Each node is then encased in a 3D-printed case that makes it easy to mount to walls and surfaces.
Due to range issues, I have modified the RF24 to add a longer antenna. The antenna modification boosts the range of a stock RF24 Module from a 5-10 foot range to 20 or 30 feet. To modify the RF24 antenna, I cut a piece of solid 18 gauge wire to about 7 inches and soldered it onto the end of the trace for the RF24 antenna. WARNING: Extending the RF24 antenna can pull up the pre-existing trace on the RF24 module if too much pressure is applied to the antenna.
I put a large glob of hot glue onto both sides of the new antenna because, during experimentation, I found that it helps stiffen the new antenna to the RF24 module.
To bring the system together, each network needs a base node where all the data is routed to. In my project, I use a node connected to a Raspberry Pi over serial cable. The node is used to send and receive network messages and the RPI is used as the central server for recording and interpreting data (the server program is explained later in this project).
For this project, I exclusively used the RF24Network library (created by Tmrh20) to handle the RF24 messaging. The RF24Network library allows you to structure a network of nodes in a tree structure. Addresses are written out in octal format. Each RF24 module can branch off into no more than 5 nodes and the addresses for those sub nodes are followed by the parents address. Therefore, if we want to assign two nodes to be under Node 2, then we address one node as 012 (1st node that is a child to node 2) and the other node as 022 (2nd node that is a child to node 2).

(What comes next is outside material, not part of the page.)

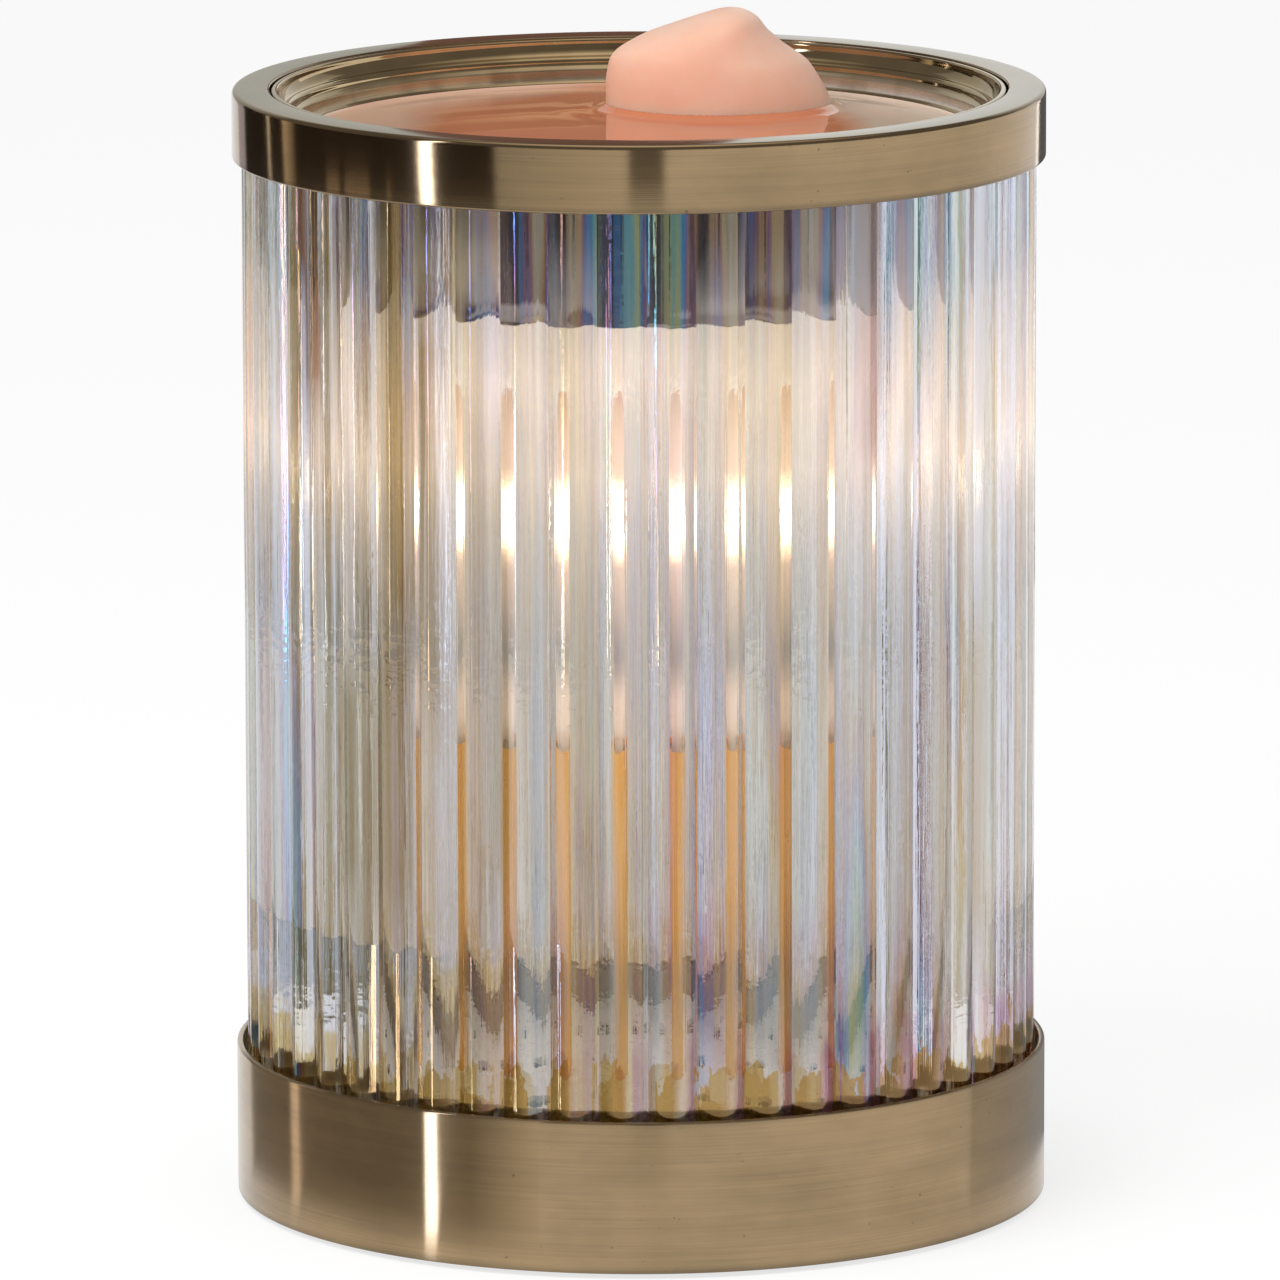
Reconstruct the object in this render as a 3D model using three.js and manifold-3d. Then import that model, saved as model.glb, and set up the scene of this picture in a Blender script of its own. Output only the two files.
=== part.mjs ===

So you can understand a little bit better, here is a basic layout of a few nodes connected in my network.
I use nodes 01, 011, 0111, and 01111 as repeater nodes, meaning they are mainly used for transmitting information from nodes further down the tree structure. Nodes 03, 0211 and 0311 are all sensor nodes, meaning they have sensors connected that generate data we need to send back to node 00.
Node and Sensor Program
The Node program runs on the node you are creating. This is the program that acts as an endpoint, where the data is generated from sensors attached to the node. I have provided a version of the Node code without any of my sensor modification (with comments to explain whats going on) but I am also including the program I've written (slightly different than the node code) for my project's network.
The base program is the program you run on the base node (noted as node 00).
Something to note about the programs, when your creating a data structure for your message, the C struct needs to be identical in both your endpoint program and your base program.
The network was launched with 3 sensor types, sensors to measure how full grain bins are, sensors to monitor the power output of certain motors, and sensors that give us temperature and humidity readings from around the building.
Grain Bin Sensing
To measure the depth of grain bins, I installed ultrasonic sensors on the top of grain bins so that the sensor is pointing into the bin. I then cabled 3 of the ultrasonic sensors into the pins I set up on the node's protoboard area. Each echo pin is wired to a separate Arduino pin but the trigger pin is shared for easier programming.
Temperature and Humidity Sensing
The DHT11 is used to measure temperature and humidity throughout the factory building. This is important information because when working with grain and flour, temperature and humidity fluctuations can affect how fine the flour is milled.
SMVector 3 Phase Controller Monitor
To mill wheat berries into flour, we have to grind the berry with a stone mill. The mill itself is run with a 3 phase motor connected to an AC Tech SMVector controller, which has the option of outputting a 0-10 volt analog signal that scales with how much current the motor is drawing. This is useful to monitor because a stone mill can open its feed mechanism, letting more grain into the mill, which makes it harder for the mill to grind the grain. Ultimately, this ends in the motor trying to compensate, drawing more current, and eventually overloading and seizing. The network allows us to monitor the current remotely so if we see this value steadily rising, we can close the feeding mechanism manually before the mill begins to overload. The circuit acts as a voltage divider, cutting the voltage in half and allowing the Arduino to measure the 0-10 volt dc in a 0-5 volt dc scale.
After a message is sent from an RF24 node in the network, the message is routed to the base node (address 00) and is then sent, as a string, to a Raspberry Pi over a serial cable.
The program will receive a message, break it down into its component parts, interpret the data and then display it in the GUI. From the GUI, you can view node\sensor information and send messages to nodes with the entry box and "send command" button. After every 10 messages, the program will automatically save the nodes information into a text file that can be analyzed at a later date.
My goal for this project was to build an RF24 Network that could monitor different parts of our factory from one central place. Through the use of the RF24 module, Arduino Nano and various sensors I was able to create an inexpensive solution to complete my goal while building a robust framework that can be easily built and expanded upon. While the network isn't fully wireless (the nodes need power cabling unless the node is battery powered), implementing new nodes into the network is as easy as turning on the device.
If you would like to build upon the work ive done already, I designed a better PCB that is easier to make sensors for. I will include that board as a gerber file and, if you would like to build your own network based off of my work, I advise you to use Network Board version 2 instead of version 1.